Today, in Japan, I Fell in Love With Kyogen

A Type of “Noh” Play Where Laughter Prevails, and Today, I Laughed

My friend invited me to watch him perform “Kyogen” in Shibuya Today.
It was my first experience, seated in a perfectly constructed Nogakudo deep in Cerulean Tower’s basement (B-2, five minutes walk from Shibuya Station), to spend an extended time in awe of the art form known as Noh.
Here is the place, just in case….There might be something happening today! You could call the concierge at the hotel to ask in English.

Although deeply connected to Noh, Kyogen is usually based on comical real-life situations that can poke fun at authority. During the war years in Japan, some Kyogen was outlawed because of how it appeared to “disrespect” country leaders in this turbulent time.

Today’s performance was called Hagi Daimyo. Hagi is a beautiful Bush Clover that can be seen in large Japanese gardens and Daimyo is a Japanese Feudal Lord.
A Daimyo from the countryside is called to Kyoto for some type of legal proceeding and has to stay far away from home for quite a while. Finally, the issue is resolved and the somewhat dull Daimyo is now free to return home.

Before that, as many of us would, he decides he wants to play, take a break, relax and then head home. Sound familiar?

Reminds me of "The Importance of Being Earnest"

His able personal assistant or maybe better described as butler, “Meshitsukai” (in Japanese), suggests going to “Hanami” or to watch the beautiful blooming Hagi flowers at a garden in Higashiyama. He adds that the Lady of the house where the Daimyo will enjoy the view, loves “Waka” Japanese poetic songs. The Daimyo’s butler seems to feel their host will ask for a special Waka performance in return for enjoying the lovely garden view. The Daimyo immediately agrees to try and memorize a special Waka poem for their host.

After a super crash course in Waka, the Daimyo and his PA are on their way. We come to the scene where the Daimyo is experiencing deep surprise and awe about various aspects of the garden. He notices sand at the front of the garden and makes a mistake in wording to describe it as poor-man’s sand and he says the red flowers on the white sand make the garden look like seki-han or a red rice common to many homes in Japan…somewhat of a faux pas in front of the proud owner of the garden.

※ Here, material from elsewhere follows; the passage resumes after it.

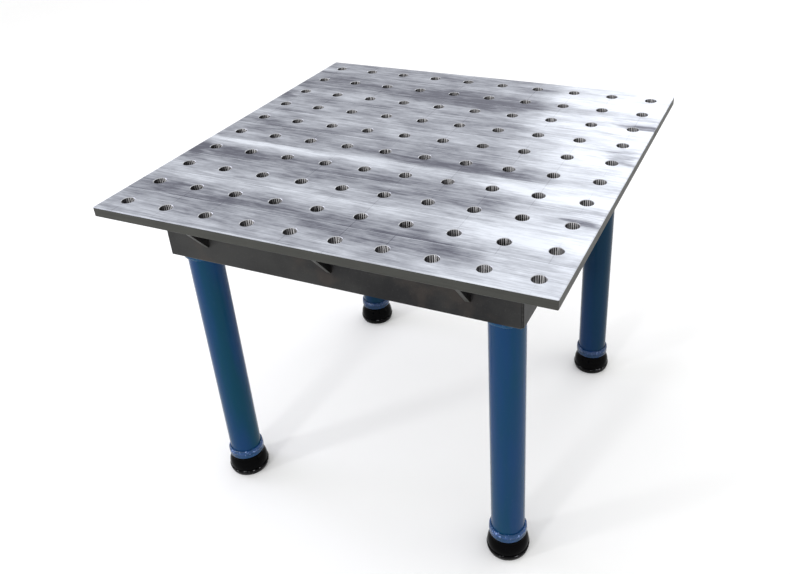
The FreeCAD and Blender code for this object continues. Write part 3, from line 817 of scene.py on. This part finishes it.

It is a funny string of play-on-words jokes and even if you didn't understand the Japanese, the facial expressions and antics of the players get the message across loud and clear.

The guttural, very strong voices of the performers, the nuance and lilt in the lines recited in song-like traditional Japanese kept me on the edge of my seat waiting to see what would fall out of the dimwit Daimyo’s mouth next. I never imagined that a traditional Japanese play would be so funny. I also loved the strong voices and how the actors move around the stage in diagonals and lines with perfectly angled hand motions and tilting of the head.

Now we are at the moment when the owner of the garden requests a Waka recital from the Daimyo. Clearly bereft of expansive memory capacity, the Daimyo forgets his Waka as soon as he is asked to recite and his butler steps in by writing the words of the poem inside his fan to prompt the Daimyo’s weak memory.

After several misreads and blunders by the Daimyo, the butler is fed up and actually leaves the stage. The Daimyo finishes, looks to his right, and realizes the next prompt and his right hand man are nowhere to be seen! He stops mid-sentence, stands up and tries to end the poem with a curt “And that's how the story goes, that's all Folks!” The scene ends with the lady of the house chasing him down, grabbing his sleeve and eagerly inquiring, “What happens next?” and demanding he stay to finish the story.

I was immediately reminded of “The Importance of Being Earnest” with its clever and very comical play on words. I love the intelligence and purity in this type of humor and it was such a wonderful surprise to discover delightful fun in a very traditional Japanese art form.

The performances happen often just 10 minutes walk from Shibuya station and the one I attended today was actually free of charge. I encourage anyone in the area to stop by the hotel and ask the concierge if there is any Noh performance on. If it is Kyogen you will laugh, if it is Noh you will be inspired. Either way, whether you understand the language or not, the beauty and joy in the experience will be a memory of Japan you’ll not easily forget.